:: Stored rows ::

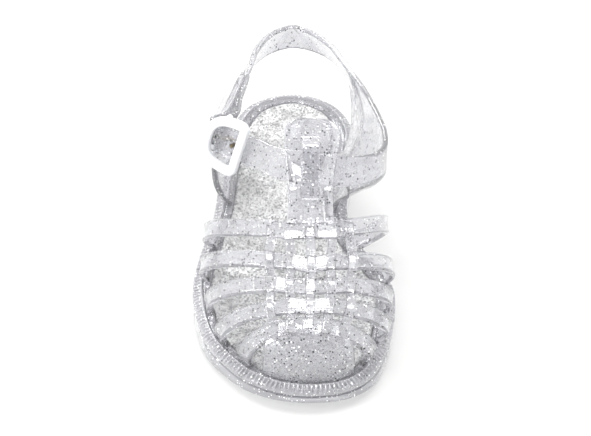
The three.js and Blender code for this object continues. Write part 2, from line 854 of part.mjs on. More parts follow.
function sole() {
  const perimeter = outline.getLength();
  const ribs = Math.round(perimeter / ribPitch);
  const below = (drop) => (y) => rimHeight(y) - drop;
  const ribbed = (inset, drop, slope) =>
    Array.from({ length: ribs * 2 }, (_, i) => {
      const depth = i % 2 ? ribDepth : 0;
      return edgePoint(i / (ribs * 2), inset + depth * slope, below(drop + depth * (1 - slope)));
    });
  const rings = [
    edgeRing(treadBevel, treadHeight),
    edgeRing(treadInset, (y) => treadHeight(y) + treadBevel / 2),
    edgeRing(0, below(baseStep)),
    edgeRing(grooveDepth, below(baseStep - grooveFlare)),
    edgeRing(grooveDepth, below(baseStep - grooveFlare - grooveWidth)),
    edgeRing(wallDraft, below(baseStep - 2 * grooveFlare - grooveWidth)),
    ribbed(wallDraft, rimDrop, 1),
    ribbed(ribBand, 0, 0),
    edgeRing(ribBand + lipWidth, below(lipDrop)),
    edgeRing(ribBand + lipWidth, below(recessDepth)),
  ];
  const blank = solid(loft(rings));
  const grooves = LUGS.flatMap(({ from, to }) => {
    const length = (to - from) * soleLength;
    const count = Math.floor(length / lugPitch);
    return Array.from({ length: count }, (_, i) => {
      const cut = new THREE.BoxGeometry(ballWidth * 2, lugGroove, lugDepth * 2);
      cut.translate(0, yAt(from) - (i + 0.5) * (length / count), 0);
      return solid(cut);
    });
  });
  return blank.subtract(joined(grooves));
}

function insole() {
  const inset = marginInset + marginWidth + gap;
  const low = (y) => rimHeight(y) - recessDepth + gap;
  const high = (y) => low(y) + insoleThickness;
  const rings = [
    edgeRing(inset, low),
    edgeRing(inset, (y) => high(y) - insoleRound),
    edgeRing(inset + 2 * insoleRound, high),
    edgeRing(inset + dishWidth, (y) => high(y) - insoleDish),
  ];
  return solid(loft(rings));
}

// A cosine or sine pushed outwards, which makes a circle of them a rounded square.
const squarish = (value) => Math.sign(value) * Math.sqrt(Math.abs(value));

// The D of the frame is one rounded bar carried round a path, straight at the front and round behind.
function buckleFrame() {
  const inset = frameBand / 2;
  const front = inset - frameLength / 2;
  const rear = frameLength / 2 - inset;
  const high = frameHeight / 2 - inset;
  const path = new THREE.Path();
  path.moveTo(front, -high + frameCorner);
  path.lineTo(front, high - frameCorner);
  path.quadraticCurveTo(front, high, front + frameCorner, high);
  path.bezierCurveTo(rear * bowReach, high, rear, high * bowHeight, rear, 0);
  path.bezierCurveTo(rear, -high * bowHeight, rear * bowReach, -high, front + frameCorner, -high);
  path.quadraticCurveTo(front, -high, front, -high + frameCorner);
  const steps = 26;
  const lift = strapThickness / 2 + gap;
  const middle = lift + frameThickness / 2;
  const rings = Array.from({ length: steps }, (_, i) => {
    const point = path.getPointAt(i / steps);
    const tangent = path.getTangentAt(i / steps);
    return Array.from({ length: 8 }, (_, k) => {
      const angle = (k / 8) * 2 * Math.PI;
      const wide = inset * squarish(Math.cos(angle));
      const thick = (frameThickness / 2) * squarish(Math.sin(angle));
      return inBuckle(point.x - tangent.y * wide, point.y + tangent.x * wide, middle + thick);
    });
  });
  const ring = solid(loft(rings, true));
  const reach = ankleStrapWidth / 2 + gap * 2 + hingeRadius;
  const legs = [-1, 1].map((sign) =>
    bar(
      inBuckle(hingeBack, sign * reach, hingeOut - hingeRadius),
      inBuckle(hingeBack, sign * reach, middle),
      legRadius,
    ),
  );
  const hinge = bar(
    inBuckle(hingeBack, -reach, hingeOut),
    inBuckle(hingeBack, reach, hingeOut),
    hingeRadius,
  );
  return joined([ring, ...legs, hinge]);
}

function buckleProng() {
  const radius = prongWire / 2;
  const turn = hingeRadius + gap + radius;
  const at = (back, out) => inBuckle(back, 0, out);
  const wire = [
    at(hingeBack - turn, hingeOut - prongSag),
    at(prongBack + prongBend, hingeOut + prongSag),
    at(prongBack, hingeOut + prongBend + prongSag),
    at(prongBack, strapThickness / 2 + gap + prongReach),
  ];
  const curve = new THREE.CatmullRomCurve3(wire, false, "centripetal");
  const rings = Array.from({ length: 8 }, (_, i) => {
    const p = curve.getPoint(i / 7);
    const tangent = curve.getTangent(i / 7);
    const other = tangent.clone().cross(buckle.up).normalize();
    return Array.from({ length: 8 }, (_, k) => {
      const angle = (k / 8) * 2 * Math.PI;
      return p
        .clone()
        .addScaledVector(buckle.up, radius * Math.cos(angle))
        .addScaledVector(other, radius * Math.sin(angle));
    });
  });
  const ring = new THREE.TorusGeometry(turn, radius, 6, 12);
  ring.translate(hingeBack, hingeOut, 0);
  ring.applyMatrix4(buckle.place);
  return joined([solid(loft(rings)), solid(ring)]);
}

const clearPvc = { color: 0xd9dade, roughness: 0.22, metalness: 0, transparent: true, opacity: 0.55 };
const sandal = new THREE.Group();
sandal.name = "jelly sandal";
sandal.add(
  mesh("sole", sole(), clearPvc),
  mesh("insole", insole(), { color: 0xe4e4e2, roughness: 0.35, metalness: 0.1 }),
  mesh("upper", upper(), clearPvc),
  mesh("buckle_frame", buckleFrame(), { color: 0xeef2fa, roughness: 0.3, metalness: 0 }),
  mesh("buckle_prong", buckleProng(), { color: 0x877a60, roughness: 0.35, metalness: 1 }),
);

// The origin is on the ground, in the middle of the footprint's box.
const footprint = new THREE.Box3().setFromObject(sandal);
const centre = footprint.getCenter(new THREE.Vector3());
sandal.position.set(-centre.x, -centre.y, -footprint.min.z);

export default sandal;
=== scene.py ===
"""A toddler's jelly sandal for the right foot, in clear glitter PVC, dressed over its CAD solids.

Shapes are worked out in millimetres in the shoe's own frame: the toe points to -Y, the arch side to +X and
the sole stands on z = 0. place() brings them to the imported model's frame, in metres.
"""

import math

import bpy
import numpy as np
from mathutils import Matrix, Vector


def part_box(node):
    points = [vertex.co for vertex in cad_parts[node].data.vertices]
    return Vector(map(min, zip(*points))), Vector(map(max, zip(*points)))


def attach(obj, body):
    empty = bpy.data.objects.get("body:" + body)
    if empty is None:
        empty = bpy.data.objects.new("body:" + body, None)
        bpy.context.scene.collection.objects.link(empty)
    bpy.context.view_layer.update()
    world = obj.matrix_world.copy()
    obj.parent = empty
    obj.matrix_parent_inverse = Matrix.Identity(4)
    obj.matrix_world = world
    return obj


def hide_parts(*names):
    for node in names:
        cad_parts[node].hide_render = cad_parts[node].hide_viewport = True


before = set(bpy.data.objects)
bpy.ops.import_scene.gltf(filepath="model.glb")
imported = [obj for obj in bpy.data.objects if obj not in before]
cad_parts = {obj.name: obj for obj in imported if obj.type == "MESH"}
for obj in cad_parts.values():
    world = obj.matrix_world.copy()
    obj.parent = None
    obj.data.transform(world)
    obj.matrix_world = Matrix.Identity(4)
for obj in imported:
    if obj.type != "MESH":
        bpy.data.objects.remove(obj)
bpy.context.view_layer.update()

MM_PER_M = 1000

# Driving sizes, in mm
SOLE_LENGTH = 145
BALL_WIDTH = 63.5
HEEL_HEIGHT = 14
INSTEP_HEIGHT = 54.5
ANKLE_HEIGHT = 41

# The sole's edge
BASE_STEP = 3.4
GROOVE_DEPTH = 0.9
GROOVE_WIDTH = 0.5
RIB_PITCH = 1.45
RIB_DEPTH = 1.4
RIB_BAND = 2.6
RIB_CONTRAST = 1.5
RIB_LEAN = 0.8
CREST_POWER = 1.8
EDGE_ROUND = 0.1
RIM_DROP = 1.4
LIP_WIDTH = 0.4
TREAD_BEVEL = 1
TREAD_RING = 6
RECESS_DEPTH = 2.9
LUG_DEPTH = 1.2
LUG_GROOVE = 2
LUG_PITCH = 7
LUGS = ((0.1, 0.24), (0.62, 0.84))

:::
:: Stored rows ::

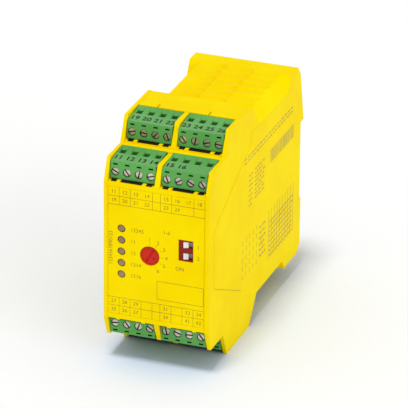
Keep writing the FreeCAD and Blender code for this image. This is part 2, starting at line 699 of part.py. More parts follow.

:::

Aim: Of the entries listed above, reproduce only the lines starting at the line containing "true, opacity: 0.55" and ending at the line containing "obj.parent = None". Include both, exactly as they stand.

Reply to the task:
const clearPvc = { color: 0xd9dade, roughness: 0.22, metalness: 0, transparent: true, opacity: 0.55 };
const sandal = new THREE.Group();
sandal.name = "jelly sandal";
sandal.add(
  mesh("sole", sole(), clearPvc),
  mesh("insole", insole(), { color: 0xe4e4e2, roughness: 0.35, metalness: 0.1 }),
  mesh("upper", upper(), clearPvc),
  mesh("buckle_frame", buckleFrame(), { color: 0xeef2fa, roughness: 0.3, metalness: 0 }),
  mesh("buckle_prong", buckleProng(), { color: 0x877a60, roughness: 0.35, metalness: 1 }),
);

// The origin is on the ground, in the middle of the footprint's box.
const footprint = new THREE.Box3().setFromObject(sandal);
const centre = footprint.getCenter(new THREE.Vector3());
sandal.position.set(-centre.x, -centre.y, -footprint.min.z);

export default sandal;
=== scene.py ===
"""A toddler's jelly sandal for the right foot, in clear glitter PVC, dressed over its CAD solids.

Shapes are worked out in millimetres in the shoe's own frame: the toe points to -Y, the arch side to +X and
the sole stands on z = 0. place() brings them to the imported model's frame, in metres.
"""

import math

import bpy
import numpy as np
from mathutils import Matrix, Vector


def part_box(node):
    points = [vertex.co for vertex in cad_parts[node].data.vertices]
    return Vector(map(min, zip(*points))), Vector(map(max, zip(*points)))


def attach(obj, body):
    empty = bpy.data.objects.get("body:" + body)
    if empty is None:
        empty = bpy.data.objects.new("body:" + body, None)
        bpy.context.scene.collection.objects.link(empty)
    bpy.context.view_layer.update()
    world = obj.matrix_world.copy()
    obj.parent = empty
    obj.matrix_parent_inverse = Matrix.Identity(4)
    obj.matrix_world = world
    return obj


def hide_parts(*names):
    for node in names:
        cad_parts[node].hide_render = cad_parts[node].hide_viewport = True


before = set(bpy.data.objects)
bpy.ops.import_scene.gltf(filepath="model.glb")
imported = [obj for obj in bpy.data.objects if obj not in before]
cad_parts = {obj.name: obj for obj in imported if obj.type == "MESH"}
for obj in cad_parts.values():
    world = obj.matrix_world.copy()
    obj.parent = None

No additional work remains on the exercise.